Stated task. Would you output the whole listing below, exactly as it reads?

»»

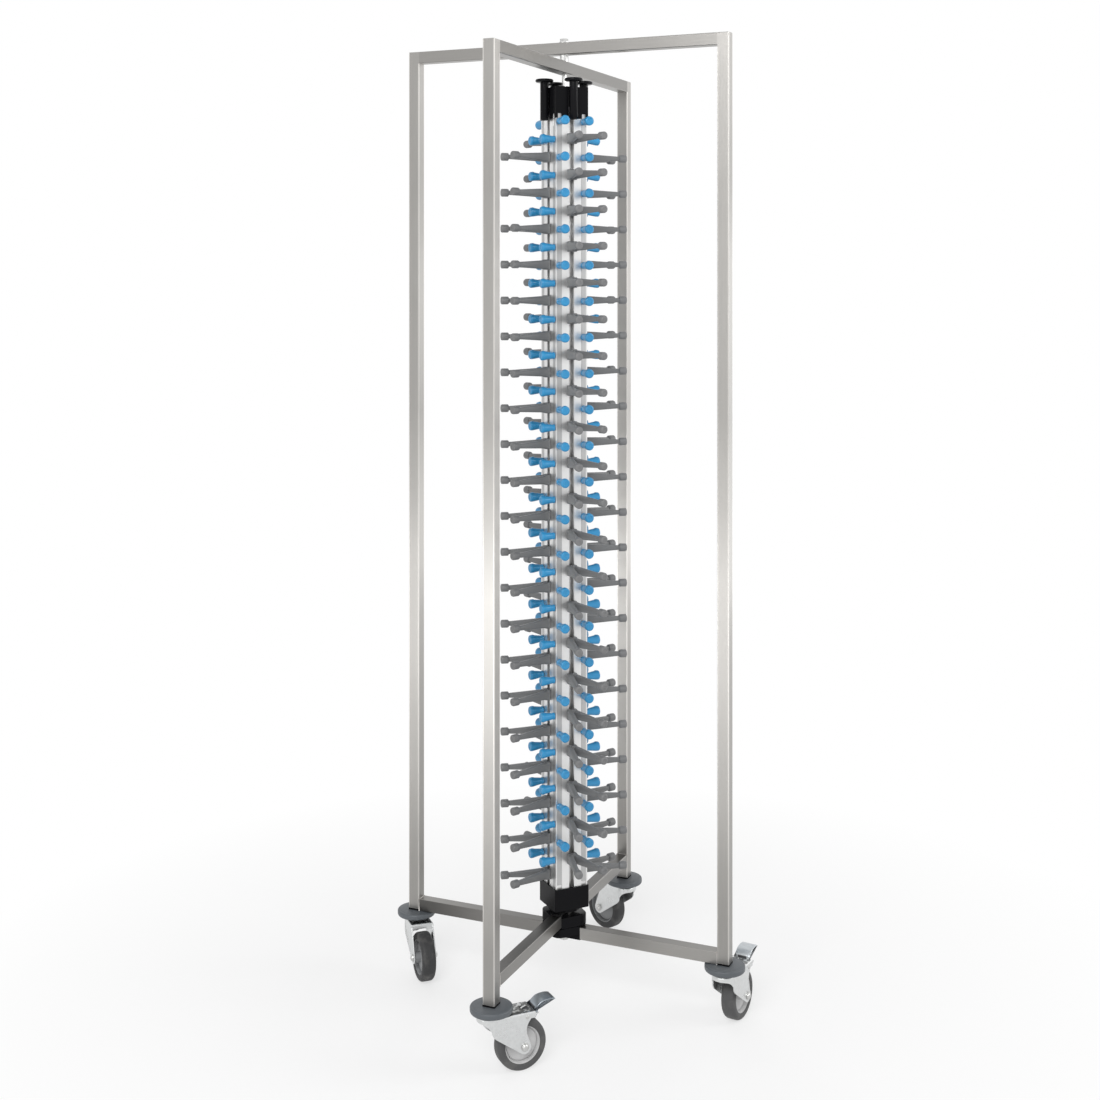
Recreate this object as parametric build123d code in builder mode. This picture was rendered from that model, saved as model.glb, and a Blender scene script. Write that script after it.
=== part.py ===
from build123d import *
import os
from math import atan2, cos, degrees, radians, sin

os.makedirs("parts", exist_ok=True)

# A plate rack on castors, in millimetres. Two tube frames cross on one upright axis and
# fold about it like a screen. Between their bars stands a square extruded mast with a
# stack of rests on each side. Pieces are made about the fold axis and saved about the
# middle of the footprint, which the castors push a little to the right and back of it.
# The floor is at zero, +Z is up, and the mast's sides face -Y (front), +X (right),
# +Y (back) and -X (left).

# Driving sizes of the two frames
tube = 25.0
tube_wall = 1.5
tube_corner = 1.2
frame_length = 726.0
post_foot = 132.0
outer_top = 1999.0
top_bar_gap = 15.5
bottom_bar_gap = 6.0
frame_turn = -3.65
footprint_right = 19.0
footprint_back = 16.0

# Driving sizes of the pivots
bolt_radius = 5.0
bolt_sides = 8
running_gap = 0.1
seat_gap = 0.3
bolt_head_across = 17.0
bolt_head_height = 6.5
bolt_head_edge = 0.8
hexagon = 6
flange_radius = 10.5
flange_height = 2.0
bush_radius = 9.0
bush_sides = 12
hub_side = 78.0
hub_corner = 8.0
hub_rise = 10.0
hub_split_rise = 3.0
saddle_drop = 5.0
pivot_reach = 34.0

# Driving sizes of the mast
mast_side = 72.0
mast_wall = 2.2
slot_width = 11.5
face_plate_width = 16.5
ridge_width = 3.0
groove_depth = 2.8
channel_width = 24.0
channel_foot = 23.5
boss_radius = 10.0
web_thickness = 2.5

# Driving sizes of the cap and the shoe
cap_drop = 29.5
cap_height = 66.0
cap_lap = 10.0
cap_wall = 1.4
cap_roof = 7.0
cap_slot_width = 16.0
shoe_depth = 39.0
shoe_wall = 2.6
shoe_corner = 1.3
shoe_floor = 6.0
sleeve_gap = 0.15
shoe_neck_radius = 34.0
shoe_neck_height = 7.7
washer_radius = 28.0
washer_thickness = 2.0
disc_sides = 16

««

Response to this exercise.
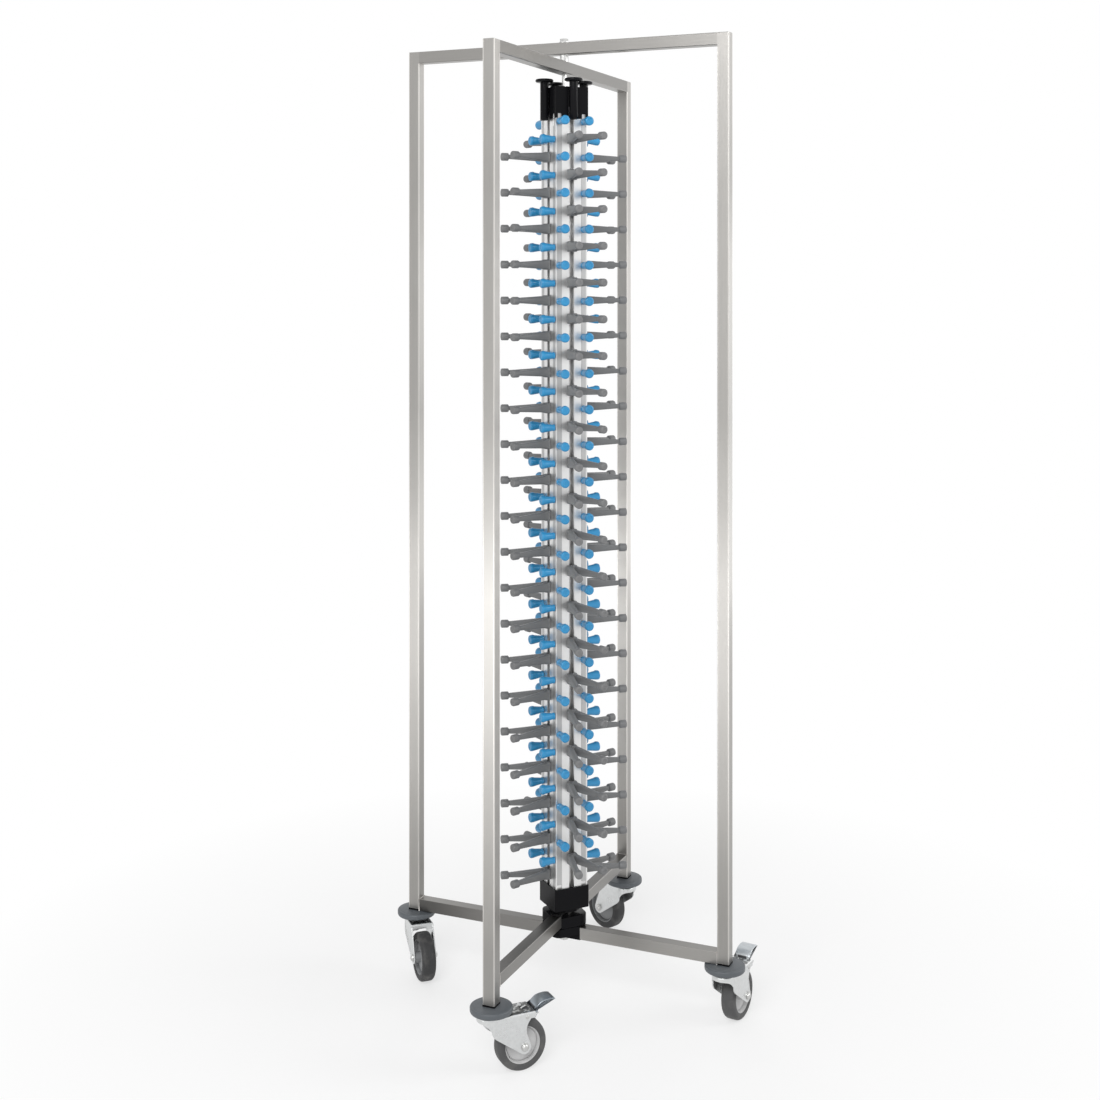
Recreate this object as parametric build123d code in builder mode. This picture was rendered from that model, saved as model.glb, and a Blender scene script. Write that script after it.
=== part.py ===
from build123d import *
import os
from math import atan2, cos, degrees, radians, sin

os.makedirs("parts", exist_ok=True)

# A plate rack on castors, in millimetres. Two tube frames cross on one upright axis and
# fold about it like a screen. Between their bars stands a square extruded mast with a
# stack of rests on each side. Pieces are made about the fold axis and saved about the
# middle of the footprint, which the castors push a little to the right and back of it.
# The floor is at zero, +Z is up, and the mast's sides face -Y (front), +X (right),
# +Y (back) and -X (left).

# Driving sizes of the two frames
tube = 25.0
tube_wall = 1.5
tube_corner = 1.2
frame_length = 726.0
post_foot = 132.0
outer_top = 1999.0
top_bar_gap = 15.5
bottom_bar_gap = 6.0
frame_turn = -3.65
footprint_right = 19.0
footprint_back = 16.0

# Driving sizes of the pivots
bolt_radius = 5.0
bolt_sides = 8
running_gap = 0.1
seat_gap = 0.3
bolt_head_across = 17.0
bolt_head_height = 6.5
bolt_head_edge = 0.8
hexagon = 6
flange_radius = 10.5
flange_height = 2.0
bush_radius = 9.0
bush_sides = 12
hub_side = 78.0
hub_corner = 8.0
hub_rise = 10.0
hub_split_rise = 3.0
saddle_drop = 5.0
pivot_reach = 34.0

# Driving sizes of the mast
mast_side = 72.0
mast_wall = 2.2
slot_width = 11.5
face_plate_width = 16.5
ridge_width = 3.0
groove_depth = 2.8
channel_width = 24.0
channel_foot = 23.5
boss_radius = 10.0
web_thickness = 2.5

# Driving sizes of the cap and the shoe
cap_drop = 29.5
cap_height = 66.0
cap_lap = 10.0
cap_wall = 1.4
cap_roof = 7.0
cap_slot_width = 16.0
shoe_depth = 39.0
shoe_wall = 2.6
shoe_corner = 1.3
shoe_floor = 6.0
sleeve_gap = 0.15
shoe_neck_radius = 34.0
shoe_neck_height = 7.7
washer_radius = 28.0
washer_thickness = 2.0
disc_sides = 16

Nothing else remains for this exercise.